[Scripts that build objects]
++++++

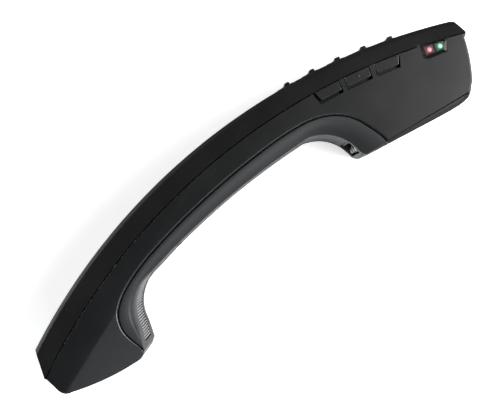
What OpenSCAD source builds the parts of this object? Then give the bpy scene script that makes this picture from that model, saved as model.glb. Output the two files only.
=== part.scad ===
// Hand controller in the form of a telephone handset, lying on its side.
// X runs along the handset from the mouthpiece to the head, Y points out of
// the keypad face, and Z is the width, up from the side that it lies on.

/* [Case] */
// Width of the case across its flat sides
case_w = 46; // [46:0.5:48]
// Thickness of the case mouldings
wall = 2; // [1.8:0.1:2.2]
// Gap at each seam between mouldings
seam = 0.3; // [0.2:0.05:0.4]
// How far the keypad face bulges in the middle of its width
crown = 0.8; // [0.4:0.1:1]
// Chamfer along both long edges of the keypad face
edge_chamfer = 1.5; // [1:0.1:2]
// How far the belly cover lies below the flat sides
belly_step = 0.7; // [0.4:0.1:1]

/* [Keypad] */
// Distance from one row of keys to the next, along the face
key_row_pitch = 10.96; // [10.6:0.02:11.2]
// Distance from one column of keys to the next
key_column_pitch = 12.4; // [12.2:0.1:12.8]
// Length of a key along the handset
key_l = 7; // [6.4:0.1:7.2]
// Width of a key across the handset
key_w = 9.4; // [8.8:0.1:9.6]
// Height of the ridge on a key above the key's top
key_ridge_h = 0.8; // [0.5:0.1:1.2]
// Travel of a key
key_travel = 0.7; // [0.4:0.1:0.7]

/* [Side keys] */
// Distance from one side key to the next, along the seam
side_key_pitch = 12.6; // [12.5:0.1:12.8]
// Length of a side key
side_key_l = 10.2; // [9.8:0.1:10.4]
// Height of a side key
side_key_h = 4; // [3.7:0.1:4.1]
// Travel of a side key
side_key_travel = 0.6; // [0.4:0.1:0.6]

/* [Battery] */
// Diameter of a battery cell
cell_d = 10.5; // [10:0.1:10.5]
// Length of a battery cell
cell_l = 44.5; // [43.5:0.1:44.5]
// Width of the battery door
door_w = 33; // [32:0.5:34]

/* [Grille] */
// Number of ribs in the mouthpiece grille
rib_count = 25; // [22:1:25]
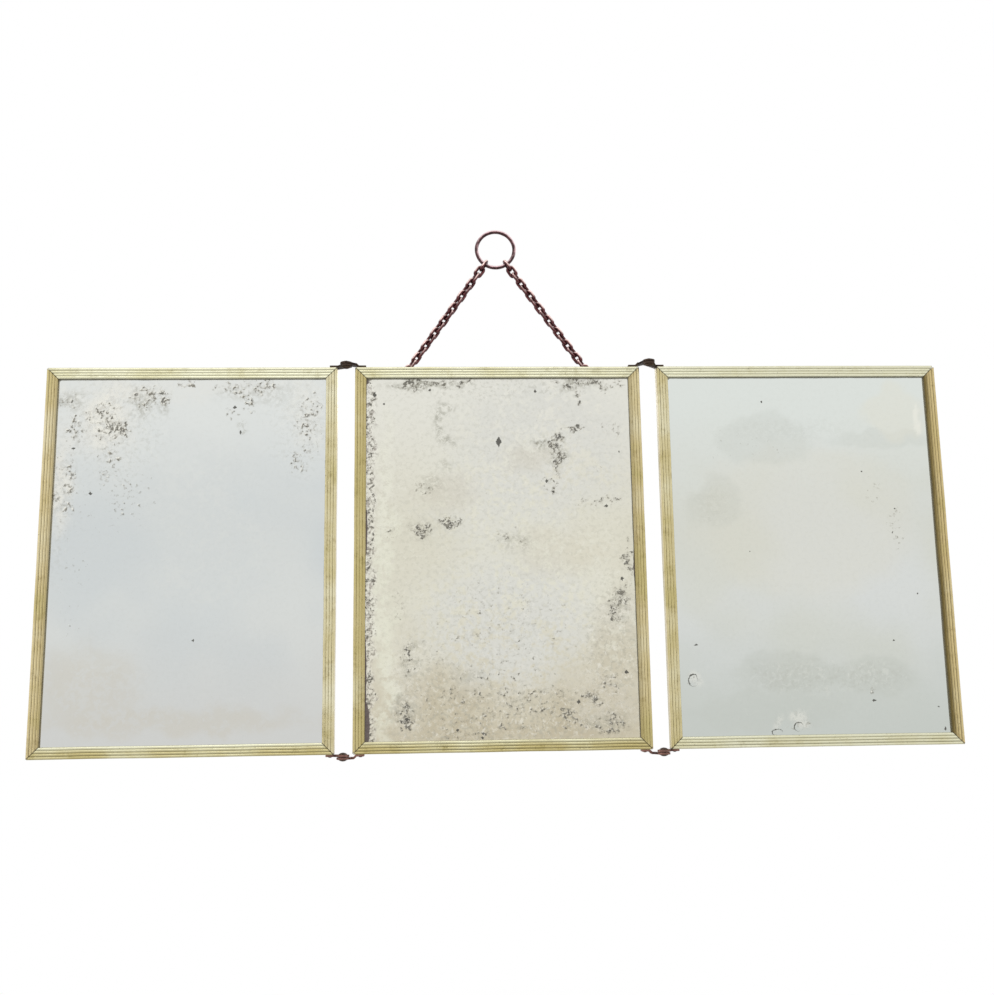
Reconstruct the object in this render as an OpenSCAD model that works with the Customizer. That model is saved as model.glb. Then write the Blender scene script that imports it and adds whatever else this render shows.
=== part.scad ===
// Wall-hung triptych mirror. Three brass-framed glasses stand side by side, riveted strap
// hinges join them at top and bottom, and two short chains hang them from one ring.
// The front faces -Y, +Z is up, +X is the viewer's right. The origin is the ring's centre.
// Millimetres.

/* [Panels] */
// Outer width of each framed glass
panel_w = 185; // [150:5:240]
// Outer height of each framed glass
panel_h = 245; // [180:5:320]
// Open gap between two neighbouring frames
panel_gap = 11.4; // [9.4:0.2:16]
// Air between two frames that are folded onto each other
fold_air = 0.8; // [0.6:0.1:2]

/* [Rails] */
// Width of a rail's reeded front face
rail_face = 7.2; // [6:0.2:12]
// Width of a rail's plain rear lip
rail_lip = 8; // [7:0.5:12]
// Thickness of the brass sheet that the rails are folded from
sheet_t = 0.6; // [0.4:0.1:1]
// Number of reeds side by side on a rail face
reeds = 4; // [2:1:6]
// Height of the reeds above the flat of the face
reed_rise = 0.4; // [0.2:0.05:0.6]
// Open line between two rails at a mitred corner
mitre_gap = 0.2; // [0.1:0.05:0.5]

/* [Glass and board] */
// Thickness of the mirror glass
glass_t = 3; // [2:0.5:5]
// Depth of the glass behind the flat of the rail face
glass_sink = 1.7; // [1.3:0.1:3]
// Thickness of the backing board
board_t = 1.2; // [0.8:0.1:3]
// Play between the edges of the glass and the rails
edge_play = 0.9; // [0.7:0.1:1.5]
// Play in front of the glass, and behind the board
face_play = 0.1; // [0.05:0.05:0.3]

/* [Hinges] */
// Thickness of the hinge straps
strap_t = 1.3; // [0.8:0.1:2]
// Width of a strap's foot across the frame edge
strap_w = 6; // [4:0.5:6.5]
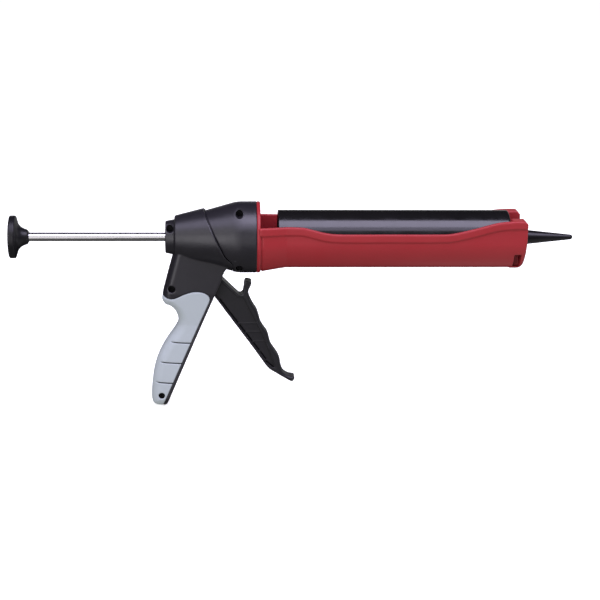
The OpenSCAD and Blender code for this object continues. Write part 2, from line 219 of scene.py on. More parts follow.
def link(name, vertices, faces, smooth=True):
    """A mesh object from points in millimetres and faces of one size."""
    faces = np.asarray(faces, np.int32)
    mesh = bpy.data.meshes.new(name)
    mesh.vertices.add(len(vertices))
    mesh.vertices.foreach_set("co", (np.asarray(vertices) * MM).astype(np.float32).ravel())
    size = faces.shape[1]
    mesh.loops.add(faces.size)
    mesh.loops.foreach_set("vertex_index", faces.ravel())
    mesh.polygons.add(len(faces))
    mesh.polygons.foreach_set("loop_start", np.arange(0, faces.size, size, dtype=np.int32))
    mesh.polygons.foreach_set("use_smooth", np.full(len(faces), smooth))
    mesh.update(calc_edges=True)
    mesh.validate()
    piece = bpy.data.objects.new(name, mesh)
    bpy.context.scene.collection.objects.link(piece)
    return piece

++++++

Start with the line that holds "Reconstruct the object" and finish with the line that holds "fold_air = 0.8; // [0.6:0.1:2]". Transcribe each line in between exactly, and those two as well.

__ANSWER TO THE EXERCISE__:
Reconstruct the object in this render as an OpenSCAD model that works with the Customizer. That model is saved as model.glb. Then write the Blender scene script that imports it and adds whatever else this render shows.
=== part.scad ===
// Wall-hung triptych mirror. Three brass-framed glasses stand side by side, riveted strap
// hinges join them at top and bottom, and two short chains hang them from one ring.
// The front faces -Y, +Z is up, +X is the viewer's right. The origin is the ring's centre.
// Millimetres.

/* [Panels] */
// Outer width of each framed glass
panel_w = 185; // [150:5:240]
// Outer height of each framed glass
panel_h = 245; // [180:5:320]
// Open gap between two neighbouring frames
panel_gap = 11.4; // [9.4:0.2:16]
// Air between two frames that are folded onto each other
fold_air = 0.8; // [0.6:0.1:2]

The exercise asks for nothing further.